I wonder if the “secret” to happiness is to actually give up even its pursuit – sorry Jefferson. Instead, focus on actually feeling life itself. Lay psychologist and literary critic, Colin Wilson, defined intensity as a realization of the absolute value of life. These are the moments when we so lose ourselves what we’re doing, (could be sports, knitting, a hike) that the vital force itself takes over and we experience ourselves as Life itself localized in our particular bodies. This is when we’re feeling the vital force, life, not thinking about it.

It doesn’t have to be intense activity either. I recall walking through an old growth forest and sensing the mystery of life coursing through the trees and ferns and realizing that I was an expression of the same mystery we call “life”. But in that moment I realized that even giving it a name is a way to distance ourselves from the thing itself. It didn’t exactly freak me out. But it was almost too much, like “seeing the face of G_d”.

Feeling life from the inside issues in a feeling that whether it’s going “our way” or not, life is an absolute value, not relative to whether it’s delivering our personal preferences. And if we feel it coursing through us and drop into the Mystery of being “lifted from the no of all nothing” (e.e.cummings) we may experience what is called “happiness”. There’s a sense that this thing we call “life” is essentially, that is absolutely, good, even when it’s personally crappy, because, well, we got a shot at it and it’s an inestimable gift. I remember walking home from school when I was in grade seven having an extended meditation on how I got to be here. I got a shot at it and somehow I knew that I shouldn’t take it for granted. It was my first conscious experience of gratitude.

But here’s the rub. Many of us, by the time we emerge from childhood, have learned to shut down our feelings, because of the way life (in the form of parents, relatives, peers, the school system, etc.) treated us. It was all too painful. When you shut down the bad feelings, you also shut down access to the good feelings, including the best feeling of all, the absolute goodness of being alive and feeling alive in a living body in a living universe.
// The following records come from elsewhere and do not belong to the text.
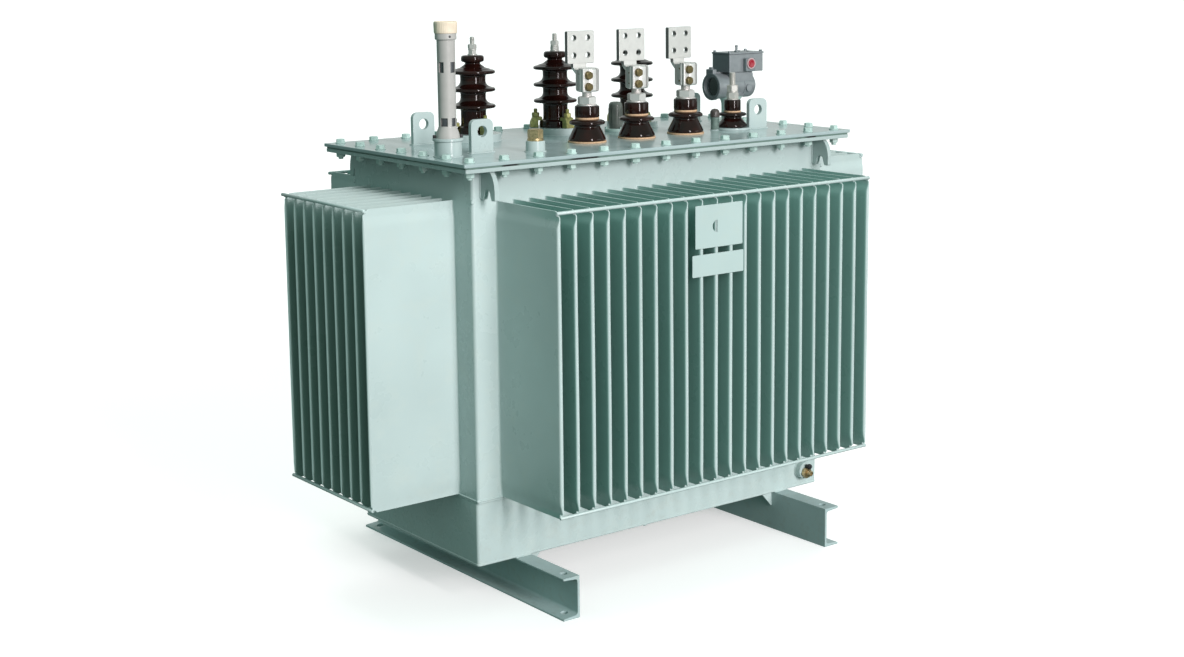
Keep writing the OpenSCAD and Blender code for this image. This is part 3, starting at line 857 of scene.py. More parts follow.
def fin_mesh(seed):
    """One cooling fin, root at Y = 0 and tip towards -Y."""
    rng = random.Random(seed)
    bow = rng.uniform(-0.9, 0.9)
    bow2 = rng.uniform(-0.7, 0.7)
    sw = rng.uniform(-0.25, 0.25)
    pin = rng.uniform(-2.0, 2.0)
    rings = []
    for z in FIN_Z:
        hb = 1.5 + 3.5 * smooth01((z - FZ0 - 3 - pin * 0.3) / 40.0)
        ht = 1.5 + 3.5 * smooth01((FZ1 - 14 - pin - z) / 26.0)
        h = min(hb, ht) + (0.0 if 1.6 > min(hb, ht) else sw * smooth01((min(hb, ht) - 1.5) / 3.5))
        D = FD - max(0.0, 13.66 - (FZ1 - z), 13.66 - (z - FZ0))
        t = (z - FZ0) / (FZ1 - FZ0)
        lean = 1.7 * (1.0 - smooth01((min(hb, ht) - 1.5) / 3.5))
        dx = lambda y: (bow * sin(pi * t) + bow2 * sin(2 * pi * t)) * min(1.0, -y / FD * 1.4) * (1.25 - 0.45 * (-y / FD)) + lean * min(1.0, -y / FD * 1.2)
        ys = [0.0, -0.9, -2.6, -5.2, -40, -90, -140, -185, -D + h + 6]
        hw = [h + 4.2, h + 2.0, h + 0.6, h, h + 0.15, h + 0.35, h + 0.35, h + 0.15, h]
        left = [(-w + dx(y), y, z) for y, w in zip(ys, hw)]
        rgt = [(w + dx(y), y, z) for y, w in zip(ys, hw)]
        nose = []
        for k in range(9):
            a = radians(180 + 180 * k / 8)
            nose.append((h * cos(a) + dx(-D), -D + h + h * sin(a), z))
        rings.append(left + nose + rgt[::-1])
    # the root face is open to the wall, so it is closed flat against it
    return loft(rings, caps=True)


FINS = [fin_mesh(100 + k) for k in range(7)]


RIGHT_LIFT = 9.0        # the right-hand bank sits a little higher than the others


def fin_piece(name, node, ang, half, n, seed, up=0.0):
    rng = random.Random(seed)
    p = Part()
    for i in range(n):
        p.add(FINS[rng.randrange(len(FINS))], T(0, 0, up) @ R(ang, "Z") @ T((i - (n - 1) / 2) * PITCH, -half + 0.5, 0))
    return make(name, p, M_FIN, (node,), sharp=42, wn=False)


fin_piece("fin_bank_front", "front_fins", 0, HW, N_LONG, 11)
fin_piece("fin_bank_rear", "rear_fins", 180, HW, N_LONG, 12)
fin_piece("fin_bank_left", "left_fins", -90, HL, N_SHORT, 13)
fin_piece("fin_bank_right", "right_fins", 90, HL, N_SHORT, 14, RIGHT_LIFT)

# tie rods, with a small weld at each fin
p = Part()
rng = random.Random(21)
for ang, half, n, ea, eb, up in ((0, HW, N_LONG, 5, 5, 0), (180, HW, N_LONG, 11, 11, 0), (-90, HL, N_SHORT, 16, 4, 0), (90, HL, N_SHORT, 4, 10, RIGHT_LIFT)):
    L = (n - 1) * PITCH / 2
    Q = T(0, 0, up) @ R(ang, "Z")
    for z in (FZ0 + 4, FZ1 - 4):
        trim = -4.0 if (ang == -90 and z < 500) else 0.0
        a, b = -L - ea - trim, L + eb
        rod = lathe([(0, a), (3.2, a), (4, a + 0.9), (4, b - 0.9), (3.2, b), (0, b)], 18)
        p.add(rod, Q @ T(0, -half - FD + 4, z) @ R(90, "Y"))
        s = 1 if z < 500 else -1
        for i in range(n):
            x = (i - (n - 1) / 2) * PITCH
            M = Q @ T(x + rng.uniform(-0.6, 0.6), -half - FD + 4 + 4.6, z + s * 4.4)
            p.add(blob(3.0, 1.25 * rng.uniform(0.85, 1.15), 1.0, 1.0, 8, 5), M)
        # the end of the rod is welded to the outer fins
        for e in (-1, 1):
            M = Q @ T(e * (L + 2.0), -half - FD + 5.5, z + s * 2.5)
            p.add(blob(3.6, 1.1, 1.0, 1.2, 9, 6), M)
make("tie_rods", p, M_PAINT, ("fin_tie_rods",), sharp=50, wn=False)

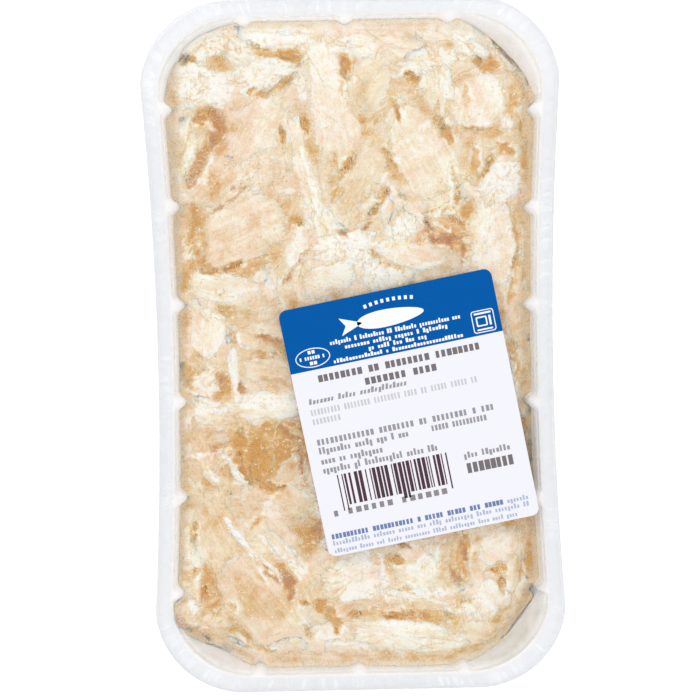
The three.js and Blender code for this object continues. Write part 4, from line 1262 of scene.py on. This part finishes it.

Maybe happiness arises when we’re willing to feel it all deeply again. My buddy, David, holds “radical aliveness” weekends for people to come and turn the feelings back on after a very long stretch of deadening them because of past trauma. If we can’t feel alive, there is no happiness. And then the so-called “search for happiness” begins. It may involve a life of the intellect, or indulging the senses, or trying to find it through a series of partners. But these can amount to little more than compensations for not feeling life itself.
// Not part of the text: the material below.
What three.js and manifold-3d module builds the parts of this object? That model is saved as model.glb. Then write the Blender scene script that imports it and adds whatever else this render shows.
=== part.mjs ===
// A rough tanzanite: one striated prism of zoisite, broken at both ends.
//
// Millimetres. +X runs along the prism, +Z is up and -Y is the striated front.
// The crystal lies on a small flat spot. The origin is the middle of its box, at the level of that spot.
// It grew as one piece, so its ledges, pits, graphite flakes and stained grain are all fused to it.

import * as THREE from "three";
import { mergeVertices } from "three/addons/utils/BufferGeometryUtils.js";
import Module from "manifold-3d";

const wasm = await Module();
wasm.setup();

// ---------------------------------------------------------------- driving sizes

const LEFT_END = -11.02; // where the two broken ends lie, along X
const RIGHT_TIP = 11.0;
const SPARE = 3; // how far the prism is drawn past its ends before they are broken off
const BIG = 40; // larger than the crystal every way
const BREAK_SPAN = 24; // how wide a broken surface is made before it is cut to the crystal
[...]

A second precondition for happiness is being you. Sounds simple but it’s not. This is related to the capacity to feel alive, in that being true to oneself requires radical acceptance of all of one’s feelings. Even the “bad” ones, like hatred, rage, shame, and sorrow and sexual desire. Every human being is potentially unique in how we want to express ourselves. The courage to self-express, (not at the expense of anybody else), is perhaps the ultimate kink. We often associate kink with sex, but it’s interesting to go beyond the sexual arena and understand our individual self-expression in every aspect of our life as deeply kinky. This requires courage to put ourselves out there. Artists, writers, poets, etc. are deeply kinky. They expose themselves through their art. They say to the world, this is who I am, how I see the world. This is what matters to me, this is how I express myself. Sure, I’m interested in how you relate to my art, but you will never determine my artistic expression. That belongs to me alone.

Being an artist is no guarantee of happiness either. Van Gogh was miserable, but his art was sublime. It may be that for some the world as it is (corrupt, lacking in empathy, greedy, etc.) is so far from one’s vision of beauty that it is too painful to stay open to one’s feelings.
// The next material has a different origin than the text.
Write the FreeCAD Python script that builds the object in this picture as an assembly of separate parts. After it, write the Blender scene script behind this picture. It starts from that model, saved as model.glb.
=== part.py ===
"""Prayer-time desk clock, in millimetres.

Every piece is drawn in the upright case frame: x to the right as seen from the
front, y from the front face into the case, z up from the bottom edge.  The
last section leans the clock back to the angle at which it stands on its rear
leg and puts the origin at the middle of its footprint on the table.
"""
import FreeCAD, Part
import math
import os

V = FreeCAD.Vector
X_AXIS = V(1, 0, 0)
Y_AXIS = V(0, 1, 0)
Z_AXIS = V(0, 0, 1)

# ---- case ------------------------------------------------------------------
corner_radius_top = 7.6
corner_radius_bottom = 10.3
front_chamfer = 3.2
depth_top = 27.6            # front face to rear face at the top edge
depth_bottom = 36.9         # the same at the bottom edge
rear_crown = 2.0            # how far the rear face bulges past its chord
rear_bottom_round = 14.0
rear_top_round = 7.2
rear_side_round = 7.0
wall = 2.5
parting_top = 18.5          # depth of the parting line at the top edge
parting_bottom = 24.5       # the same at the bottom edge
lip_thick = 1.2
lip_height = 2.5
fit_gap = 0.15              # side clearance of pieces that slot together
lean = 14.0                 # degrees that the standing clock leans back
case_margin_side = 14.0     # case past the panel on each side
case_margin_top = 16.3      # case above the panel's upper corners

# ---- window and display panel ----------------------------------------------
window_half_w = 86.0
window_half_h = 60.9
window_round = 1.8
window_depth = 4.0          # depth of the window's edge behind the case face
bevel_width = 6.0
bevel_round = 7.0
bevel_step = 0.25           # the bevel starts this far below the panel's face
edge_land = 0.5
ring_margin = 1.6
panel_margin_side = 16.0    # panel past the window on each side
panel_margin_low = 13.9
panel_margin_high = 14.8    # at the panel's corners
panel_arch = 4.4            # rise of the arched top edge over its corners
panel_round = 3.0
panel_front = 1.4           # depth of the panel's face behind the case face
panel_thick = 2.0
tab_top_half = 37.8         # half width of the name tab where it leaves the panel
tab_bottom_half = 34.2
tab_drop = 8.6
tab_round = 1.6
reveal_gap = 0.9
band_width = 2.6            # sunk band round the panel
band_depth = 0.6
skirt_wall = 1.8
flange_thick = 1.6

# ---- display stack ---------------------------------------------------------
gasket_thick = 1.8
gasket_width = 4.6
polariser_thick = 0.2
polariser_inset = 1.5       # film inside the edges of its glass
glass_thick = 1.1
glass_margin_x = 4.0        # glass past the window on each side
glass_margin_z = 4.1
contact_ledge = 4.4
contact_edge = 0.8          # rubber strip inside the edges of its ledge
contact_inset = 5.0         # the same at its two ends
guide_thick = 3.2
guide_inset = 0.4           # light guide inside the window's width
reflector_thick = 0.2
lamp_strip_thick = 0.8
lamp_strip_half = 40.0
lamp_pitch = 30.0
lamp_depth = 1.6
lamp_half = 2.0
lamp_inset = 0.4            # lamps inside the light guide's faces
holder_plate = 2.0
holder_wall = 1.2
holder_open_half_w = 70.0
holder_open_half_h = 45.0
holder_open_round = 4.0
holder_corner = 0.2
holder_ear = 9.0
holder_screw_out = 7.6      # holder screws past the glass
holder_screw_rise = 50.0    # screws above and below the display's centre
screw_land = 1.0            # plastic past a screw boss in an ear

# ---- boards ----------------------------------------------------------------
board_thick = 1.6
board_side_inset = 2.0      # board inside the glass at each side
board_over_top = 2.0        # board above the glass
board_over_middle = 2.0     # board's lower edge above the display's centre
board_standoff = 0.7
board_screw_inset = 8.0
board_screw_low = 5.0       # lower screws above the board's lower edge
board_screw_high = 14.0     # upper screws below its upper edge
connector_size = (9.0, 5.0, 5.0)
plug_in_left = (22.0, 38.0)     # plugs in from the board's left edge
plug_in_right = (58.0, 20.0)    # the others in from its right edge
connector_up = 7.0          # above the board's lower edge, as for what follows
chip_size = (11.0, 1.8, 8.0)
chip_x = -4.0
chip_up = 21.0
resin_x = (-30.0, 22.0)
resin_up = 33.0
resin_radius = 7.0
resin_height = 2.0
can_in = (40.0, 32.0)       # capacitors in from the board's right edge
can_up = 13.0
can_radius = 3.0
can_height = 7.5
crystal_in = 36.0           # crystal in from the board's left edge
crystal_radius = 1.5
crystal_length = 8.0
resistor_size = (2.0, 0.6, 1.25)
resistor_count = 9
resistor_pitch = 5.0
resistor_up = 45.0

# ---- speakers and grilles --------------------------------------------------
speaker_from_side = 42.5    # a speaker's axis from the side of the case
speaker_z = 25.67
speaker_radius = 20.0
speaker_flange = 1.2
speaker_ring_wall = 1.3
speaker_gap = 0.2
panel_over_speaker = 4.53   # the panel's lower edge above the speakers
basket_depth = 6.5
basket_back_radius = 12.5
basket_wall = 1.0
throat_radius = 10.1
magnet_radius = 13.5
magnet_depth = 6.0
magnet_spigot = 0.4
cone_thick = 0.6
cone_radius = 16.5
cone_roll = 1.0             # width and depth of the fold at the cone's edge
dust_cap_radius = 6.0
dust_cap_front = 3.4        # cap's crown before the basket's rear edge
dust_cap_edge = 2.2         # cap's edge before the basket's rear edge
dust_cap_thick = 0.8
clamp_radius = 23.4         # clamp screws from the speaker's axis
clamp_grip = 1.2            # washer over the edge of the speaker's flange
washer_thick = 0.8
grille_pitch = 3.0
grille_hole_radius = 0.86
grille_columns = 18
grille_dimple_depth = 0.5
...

As with feeling deeply, what gets in the way of consistent self-expression is unresolved (unconscious trauma). If we experienced that to be oneself was to be humiliated it will be an obstacle to coming back home to one’s quirky, beautiful individuality. This condition of self-alienation is more prevalent than we think. It’s what accounts for most depression and anxiety, along with social systems and policies that actually seem to be anti-life. To be in a state of alienation from our true nature is hell. The way “home” takes courage based in the conclusion that there is no greater suffering than being who you think others want you to be and refusing to feel all of life deeply.

Still happiness remains a mystery. In my experience you can only generate the conditions for a visit. By finding our way back home by feeling life itself and being our true self we do our part. When it knocks at the door of our lives, we can be ready to invite it in and enjoy its company for a time. But I suspect that it’s wise not to not have any expectations for how long our visitor stays. A guest is, by definition, a temporary visitor, to be cherished and nourished for the duration of the visit. And then to be grateful for the visit when it departs again, as it will. Keep a guest room dusted and the sheets clean for the next surprise visit.